- SET TASK -
Repeat exactly the stretch of lines from the line containing "return sheet.makeChamfer(veneer_edge_ease, upper_edges)" through the line containing "low, high = Vector((1e9,)", both included, and nothing else.

- STORED DATA -
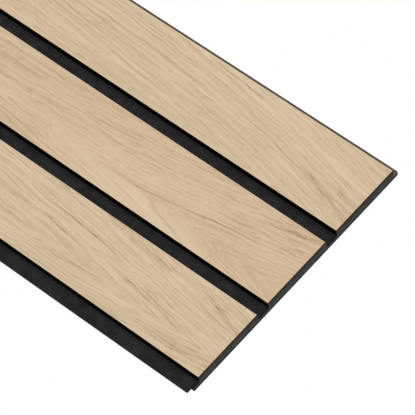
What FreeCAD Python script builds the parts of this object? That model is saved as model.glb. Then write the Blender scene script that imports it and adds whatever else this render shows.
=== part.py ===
"""Acoustic slat wall panel: wide oak-veneered slats on a thin black backing board.

Units are millimetres. X runs along the slats, Y across the panel and Z out of the wall.
The origin is at the middle of the back face, so the panel lies on Z = 0.
The over lap is on the -Y long side and the under lap on the +Y long side.
"""
import FreeCAD, Part
import os

from FreeCAD import Vector

# Driving sizes of the whole panel
panel_length = 2400.0
slat_count = 3

# Slats and the grooves between them
slat_width = 84.4
groove_width = 15.6
slat_core_thickness = 8.4

# Oak veneer on each slat, with its upper edges eased by a light sanding
veneer_thickness = 0.6
veneer_edge_ease = 0.25

# Backing board and the two laps that join one panel to the next
backing_thickness = 5.3
over_lap_width = 6.8
over_lap_thickness = 1.6
lap_side_clearance = 0.1
lap_face_clearance = 0.1

# Trimming of the laps at both ends of the panel
over_lap_end_notch = 2.2
over_lap_corner_radius = 1.0
under_lap_corner_radius = 2.0

# The lap of the next panel slides under this one, so it is smaller by the clearances
under_lap_width = over_lap_width - lap_side_clearance
under_lap_thickness = backing_thickness - over_lap_thickness - lap_face_clearance
over_lap_underside = backing_thickness - over_lap_thickness

# Places across the panel. One groove width of bare backing lies beyond the last slat.
slat_pitch = slat_width + groove_width
cover_width = slat_count * slat_pitch
overall_width = cover_width + under_lap_width
over_lap_edge = -overall_width / 2.0
cover_edge = over_lap_edge + cover_width
under_lap_edge = cover_edge + under_lap_width

# Places along the panel and through its thickness
end_x = panel_length / 2.0
slat_top = backing_thickness + slat_core_thickness


def prism_along_x(outline, x_low, x_high):
    """A closed outline of (y, z) points, pushed along the panel from x_low to x_high."""
    points = [Vector(x_low, y, z) for y, z in outline]
    points.append(points[0])
    face = Part.Face(Part.makePolygon(points))
    return face.extrude(Vector(x_high - x_low, 0, 0))


def slat_edges(index):
    """The low and high Y of slat number index. Slat 1 stands at the under lap's side."""
    high = cover_edge - (index - 1) * slat_pitch
    return high - slat_width, high


def backing_profile():
    """Half-lap section: the upper half stands out at -Y and the lower half at +Y."""
    body_low = over_lap_edge + over_lap_width
    return [
        (body_low, 0.0),
        (under_lap_edge, 0.0),
        (under_lap_edge, under_lap_thickness),
        (cover_edge, under_lap_thickness),
        (cover_edge, backing_thickness),
        (over_lap_edge, backing_thickness),
        (over_lap_edge, over_lap_underside),
        (body_low, over_lap_underside),
    ]


def over_lap_notches():
    """The two blocks that the trimming saw takes off the ends of the over lap."""
    lap = [
        (over_lap_edge, over_lap_underside),
        (over_lap_edge + over_lap_width, over_lap_underside),
        (over_lap_edge + over_lap_width, backing_thickness),
        (over_lap_edge, backing_thickness),
    ]
    low_end = prism_along_x(lap, -end_x, -end_x + over_lap_end_notch)
    high_end = prism_along_x(lap, end_x - over_lap_end_notch, end_x)
    return [low_end, high_end]


def lap_corners(board, lap_edge):
    """The upright edges at the two free corners of the lap whose outer face is at Y = lap_edge."""
    corners = []
    for edge in board.Edges:
        box = edge.BoundBox
        upright = box.XLength < 1e-6 and box.YLength < 1e-6
        if upright and abs(box.YMin - lap_edge) < 1e-6:
            corners.append(edge)
    return corners


def make_backing_board():
    """One milled board: both laps, the notched ends and the rounded corners."""
    board = prism_along_x(backing_profile(), -end_x, end_x)
    for notch in over_lap_notches():
        board = board.cut(notch)
    board = board.makeFillet(over_lap_corner_radius, lap_corners(board, over_lap_edge))
    board = board.makeFillet(under_lap_corner_radius, lap_corners(board, under_lap_edge))
    return board


def make_slat_core(index):
    """A plain black strip, glued flat to the backing board."""
    low, high = slat_edges(index)
    section = [
        (low, backing_thickness),
        (high, backing_thickness),
        (high, slat_top),
        (low, slat_top),
    ]
    return prism_along_x(section, -end_x, end_x)


def make_veneer_face(index):
    """A sheet of oak veneer, flush with its slat, with its four upper edges eased."""
    low, high = slat_edges(index)
    face_top = slat_top + veneer_thickness
    section = [
        (low, slat_top),
        (high, slat_top),
        (high, face_top),
        (low, face_top),
    ]
    sheet = prism_along_x(section, -end_x, end_x)
    upper_edges = [edge for edge in sheet.Edges if edge.BoundBox.ZMin > face_top - 1e-6]
    return sheet.makeChamfer(veneer_edge_ease, upper_edges)


def make_panel():
    """Every piece of the panel by its node name."""
    pieces = {"backing_board": make_backing_board()}
    for index in range(1, slat_count + 1):
        pieces[f"slat_core_{index}"] = make_slat_core(index)
        pieces[f"veneer_face_{index}"] = make_veneer_face(index)
    return pieces


def main():
    """Writes one STEP file for each piece and prints its volume and state."""
    os.makedirs("parts", exist_ok=True)
    for name, shape in make_panel().items():
        solid = shape.Solids[0]
        solid.exportStep(os.path.join("parts", name + ".step"))
        print(name, "solids", len(shape.Solids), "valid", solid.isValid(), "volume", round(solid.Volume))


main()
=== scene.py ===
# %% [markdown]
# A slat wall panel in oak and black.
# Three wide slats, each faced with a sheet of oak veneer, are glued to a thin black backing board.
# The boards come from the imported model, at their real size in metres, and their shapes stay as they are.
# What makes this panel look real is the finish: pale flat-cut oak against black fibreboard.
# The lesson builds those two finishes from nodes, and then sets up the floor, the light and the camera.

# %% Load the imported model
import math

import bpy
from mathutils import Matrix, Vector


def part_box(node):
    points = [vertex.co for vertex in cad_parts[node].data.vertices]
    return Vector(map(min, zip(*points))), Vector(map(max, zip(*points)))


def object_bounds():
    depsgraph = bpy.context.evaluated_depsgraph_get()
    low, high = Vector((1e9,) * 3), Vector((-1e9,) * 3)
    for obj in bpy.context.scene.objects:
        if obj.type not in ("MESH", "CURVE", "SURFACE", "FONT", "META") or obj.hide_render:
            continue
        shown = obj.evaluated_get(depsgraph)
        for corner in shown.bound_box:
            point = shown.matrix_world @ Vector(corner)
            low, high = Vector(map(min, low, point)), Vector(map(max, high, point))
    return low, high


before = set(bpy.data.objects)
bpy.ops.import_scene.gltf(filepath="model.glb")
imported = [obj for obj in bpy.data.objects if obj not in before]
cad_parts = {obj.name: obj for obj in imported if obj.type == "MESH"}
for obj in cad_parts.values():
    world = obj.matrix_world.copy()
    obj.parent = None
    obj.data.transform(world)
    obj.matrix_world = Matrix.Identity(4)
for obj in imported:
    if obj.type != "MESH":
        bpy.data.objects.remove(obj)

cad_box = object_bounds()
print("boards:", sorted(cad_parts))

# %% [markdown]
# Every pattern below is drawn at a real size in millimetres, but Blender works in metres.
# So the sizes of the boards are measured once and kept in millimetres.
# Slat 1 is the far one in the picture, and the sawn end in the picture is the one at +X.

# %% Measure the boards
MM = 0.001
SLATS = (1, 2, 3)
END_X = cad_box[1][0] / MM
SLAT_EDGES = {}
for index in SLATS:
    low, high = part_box(f"veneer_face_{index}")
    SLAT_EDGES[index] = (low.y / MM, high.y / MM)
    print("slat", index, "lies from", round(low.y / MM, 2), "to", round(high.y / MM, 2), "mm across")
VENEER_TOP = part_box("veneer_face_1")[1].z / MM
CORE_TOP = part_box("slat_core_1")[1].z / MM
BACKING_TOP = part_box("backing_board")[1].z / MM
tops = [round(top, 2) for top in (BACKING_TOP, CORE_TOP, VENEER_TOP)]
print("the backing, a slat and its veneer reach up to", tops, "mm")

# %% [markdown]
# Colours are written as sRGB hex values, the way they look on a screen, but a shader works in
# linear light. One function turns the first into the second.

# %% Colours as they look
def srgb(code):
    """'D2BA9A', by the sRGB curve, as the linear red, green, blue and alpha that a socket wants."""
    parts = [int(code[i:i + 2], 16) / 255 for i in (0, 2, 4)]
    linear = [p / 12.92 if p <= 0.04045 else ((p + 0.055) / 1.055) ** 2.4 for p in parts]
    return (*linear, 1.0)


print("pale oak in linear light:", [round(value, 3) for value in srgb("D2BA9A")])

# %% [markdown]
# A material is a small network of nodes. One helper adds any node, sets its options and its
# sockets, and links what feeds it. Values that are the same all over a surface are set on the
# shader's own sockets, so that they survive an export.

# %% Helpers for node materials
def add_node(tree, kind, settings=None, links=None):
    """Adds a node. settings: option or socket to value. links: socket to the output that feeds it."""
    node = tree.nodes.new(kind)
    for key, value in (settings or {}).items():
        if isinstance(key, str) and hasattr(node, key):
            setattr(node, key, value)
        else:
            node.inputs[key].default_value = value
    for key, output in (links or {}).items():
        tree.links.new(output, node.inputs[key])
    return node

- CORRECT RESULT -
    return sheet.makeChamfer(veneer_edge_ease, upper_edges)


def make_panel():
    """Every piece of the panel by its node name."""
    pieces = {"backing_board": make_backing_board()}
    for index in range(1, slat_count + 1):
        pieces[f"slat_core_{index}"] = make_slat_core(index)
        pieces[f"veneer_face_{index}"] = make_veneer_face(index)
    return pieces


def main():
    """Writes one STEP file for each piece and prints its volume and state."""
    os.makedirs("parts", exist_ok=True)
    for name, shape in make_panel().items():
        solid = shape.Solids[0]
        solid.exportStep(os.path.join("parts", name + ".step"))
        print(name, "solids", len(shape.Solids), "valid", solid.isValid(), "volume", round(solid.Volume))


main()
=== scene.py ===
# %% [markdown]
# A slat wall panel in oak and black.
# Three wide slats, each faced with a sheet of oak veneer, are glued to a thin black backing board.
# The boards come from the imported model, at their real size in metres, and their shapes stay as they are.
# What makes this panel look real is the finish: pale flat-cut oak against black fibreboard.
# The lesson builds those two finishes from nodes, and then sets up the floor, the light and the camera.

# %% Load the imported model
import math

import bpy
from mathutils import Matrix, Vector


def part_box(node):
    points = [vertex.co for vertex in cad_parts[node].data.vertices]
    return Vector(map(min, zip(*points))), Vector(map(max, zip(*points)))


def object_bounds():
    depsgraph = bpy.context.evaluated_depsgraph_get()
    low, high = Vector((1e9,) * 3), Vector((-1e9,) * 3)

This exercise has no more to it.